Your email address will not be published.

  1. Owen Webb / August 17, 2019 at 07:50

    Beautifully written, Kathleen

    Thank you for your vulnerability

    In terms of empathy… I believe that we need to go beyond teaching about empathy, and employ pedagogies where empathy is developed: anytime people connect, (especially with some degree of vulnerability) there is a potential for empathy to be created.

    The way you have shared here is a strong example

    Owen Webb

  2. Moira Farr / November 26, 2019 at 12:10

    I agree with you, Kathleen. In fact, I do discuss at length in my article the issue of support for faculty dealing with mental health issues among students. Pressures faced by academics was the impetus for the article:

    “Many others echo Dr. Yates on the need for more research and clear guidelines on how to deal with any number of situations that may arise surrounding student mental health in the classroom. Most universities offer faculty training in this area, but it’s voluntary. In the flood of email the average professor receives from administration over a semester, it would be easy to miss the one containing a link to the webpage where policies and protocols for dealing with student mental health are outlined. It’s valuable information, but only if everyone knows where to find it and what to do with it.

    “Faculty deserve better professional development,” says Maria Lucia Di Placito-De Rango. A professor of English at Humber College in Toronto, she has researched and written extensively on how universities and professors see their role in helping students with mental-health issues. In a 2017 article in the International Journal of Mental Health and Addiction entitled “Situating the Post-Secondary Instructor in a Supportive Role for the Mental Health and Well-Being of Students,” she writes: “Despite the increased consideration of student mental health and the ongoing efforts of bettering intervention systems, one aspect remains relatively under-explored: the role of the instructor.

    Leaving faculty to wade through grey areas may have more serious consequences than we realize. A survey of 52 academics in the U.K., published in January by the non-profit-group Student Minds, found that participants were confused about how they should handle students with mental illness. According to the report, “Most academics acknowledged that their role involved pastoral care [defined as a teacher’s responsibility for the general well-being of their students].” However, most respondents didn’t understand what that responsibility involved, “resulting in uneven responses for students, uncertainty for staff and unequal levels of accepted responsibility for student mental health.

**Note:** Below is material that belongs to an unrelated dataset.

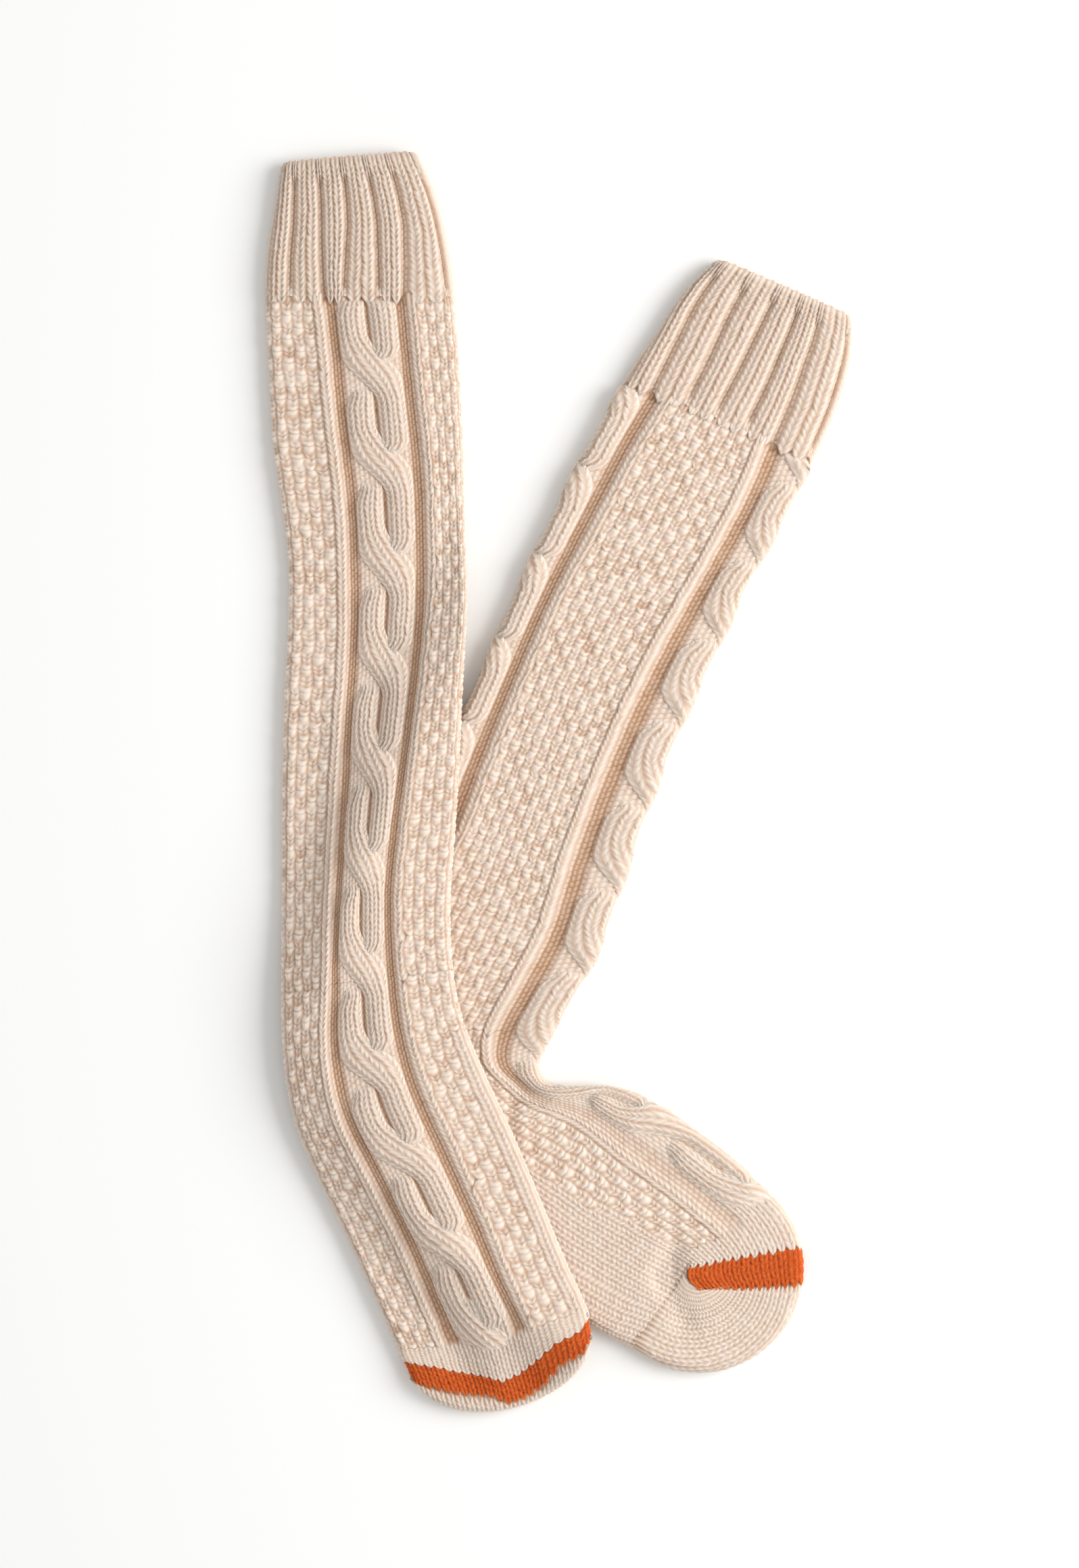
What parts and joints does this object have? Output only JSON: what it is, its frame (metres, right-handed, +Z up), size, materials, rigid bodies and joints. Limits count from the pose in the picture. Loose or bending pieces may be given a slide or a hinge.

    The report’s authors note that “getting the balance right between pastoral and academic responsibilities is difficult and nuanced, and cannot be addressed by structural descriptions alone; students approach approachable academics for support regardless of how the role is described to them.”

    The report also indicates that “responding to the range and complexity of issues that students present to academics was seen to have ongoing cognitive, emotional, relational and practical effects.” The academics surveyed said that worrying about students’ well-being had led to disruptions in their sleep and in their home lives, among other impacts to their health and wellness.

    In her coverage of the report for Times Higher Education, Sophie Inge quotes study co-author Gareth Hughes, who observes that “the signposting we’re asking academics to do is a more complex and nuanced task than we realized. And we absolutely need to get student services and academics working more closely together.”

    The dilemma of the compassionate professor will strike a chord with many instructors who may be juggling more mental health-related accommodation requests than ever, and who wonder how best to help students exhibiting signs of distress. Solutions mandated by staff without input from faculty can certainly create tensions and doubts. And opinions vary among faculty about how best to offer certain accommodations to students.

    In defense of late papers,” a March 2018 opinion column in University Affairs by Andrew Moore, an associate professor at St. Thomas University, elicited both supportive and critical online comments. One endorsed leniency on deadlines: “There will always be scammers but in today’s world there are strong arguments for cutting students some slack.” Another commenter noted that while he believes it is fair to accommodate genuine health concerns, “what about fairness in the other direction? Fairness to the person grading the paper who’s certainly on contract (and therefore has a tight deadline or doesn’t get paid) to get final grades in.

  3. Kathleen Bortolin / November 27, 2019 at 11:55

    Thank you, Moira, for your comments and for writing your article. Clearly, mental health issues in higher education, for both students and faculty, is a significant issue. Between both of our articles, and the ones you cite, I see layers of pressure for both faculty and students, layers that are all tied to the academy—what it’s doing, and what it’s not doing. At the end of your comment here, you cite the opinion piece by Andrew Moore (“In defense of late papers”), and comment that it elicited both supportive and critical comments. We are a critical bunch in higher education, but I always pause when we criticize that which seems to be advocating for a gentler and kinder approach. Perhaps now I’m simply criticizing the criticism. Layers. My own essay, although championed by many, both at my institution and beyond, has its critics as well. I’ve been surprised and unsettled by how an essay advocating for more empathy has resulted in less. Perhaps the essay reflects back at some something very difficult to see. And it has all led me to question what the freedom piece of academic freedom really means. Perhaps that will be my next essay. Nonetheless, I hope that my essay and yours inspire in some way institutions of higher learning toward a gentler, kinder, more empowering place. For everyone. Even the writers.